The new circuit, designed by Hermann Tilke, is known for its short straight segments (the longest being only 626 metres), sharp turns and many slopes: the steepest uphill slope is 12 degrees. Unlike Formula 1, which has already raced on this track three times, this is MotoGP’s debut.
According to Brembo technicians, who deal with all the MotoGP riders (Brembo supplies 100% of the riders in the premium class), the Red Bull Ring is among the circuits considered demanding for the brakes. On a scale of 1 to 5, the difficulty index was ranked as a 4 – the same ranking as the Brno track and the Spanish circuits: Jerez and Aragon.
Brake use during the GP
Of the 9 curves, a full 7 (5 right turns) require braking, which is why riders use their brakes for over 12 minutes from start to finish. The highest speeds are achieved over the first part of the track (over 290 km/h in three sections), while the second part is significantly more tortuous: average deceleration, which was 1.5 g in the first part of the track, drops to 1.17 g in the second part; the average for a full lap is 1.31 g.
The most challenging stops
Of the 7 braking sections, none are considered particularly demanding on the brakes. However, 6 are rated medium and the remaining 1 is light.
The most demanding curve is Remus (curve 2), because riders must slow down by 240 km/h, going from 304 km/h to 64 km/h in 5.2 seconds and in just 250 metres.
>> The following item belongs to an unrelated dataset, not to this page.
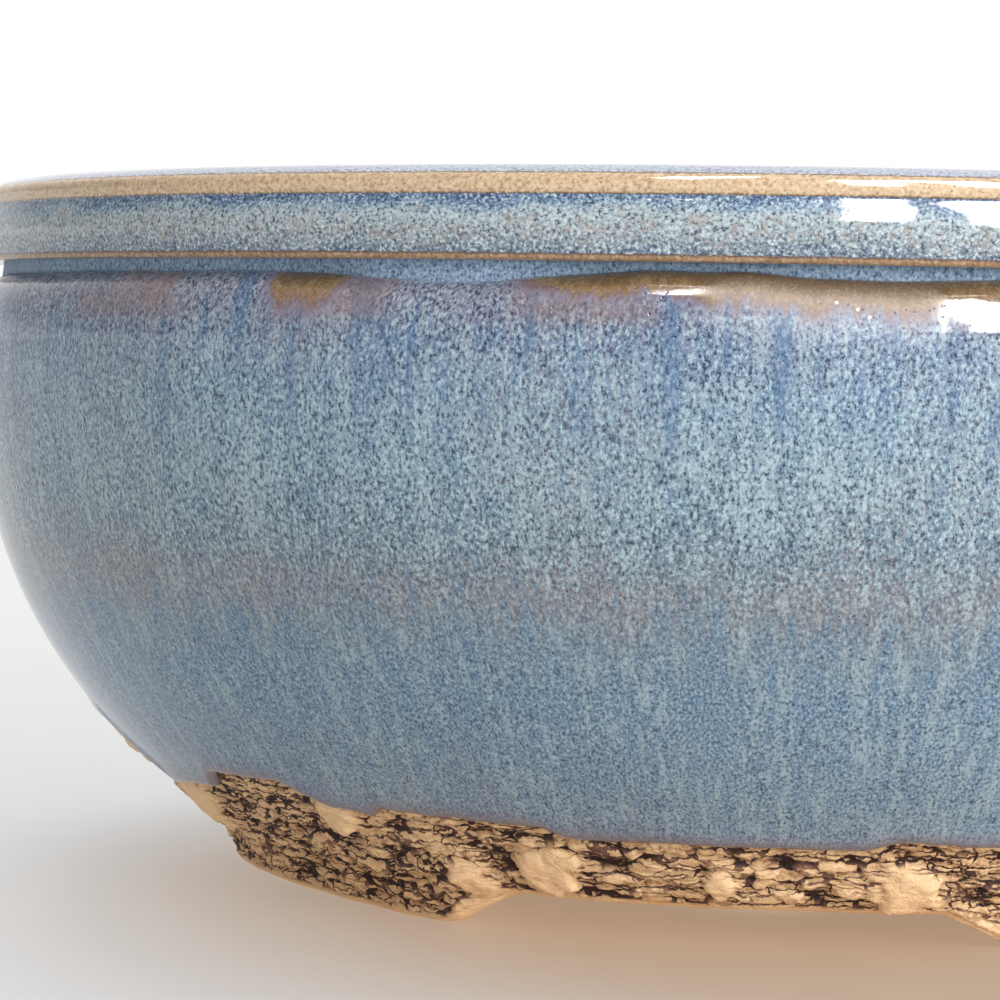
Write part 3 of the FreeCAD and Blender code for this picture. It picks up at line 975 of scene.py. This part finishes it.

In this part of the circuit the pressure on the braking system is 9.7 bar and the disc temperature is over 600°C.
In the next curve (Rauch) the temperature of the discs is higher, even though the braking session isn’t as violent (from 295 km/h to 84 km/h in 5 seconds); the reason being that the brakes haven’t cooled off yet from the previous braking session.
The first curve after the finish line (Castrol Edge) stands out for requiring the highest brake pressure: 11.4 bar are needed to brake from 302 km/h to 97 km/h in 210 metres.
On the other hand, the final curve (Red Bull Mobile) requires the use of brakes for less than 2 seconds, the time necessary to go from 174 km/h to 115 km/h.
In all Brembo has had 8 victories in Austria, 3 of which were by Mick Doohan with Honda.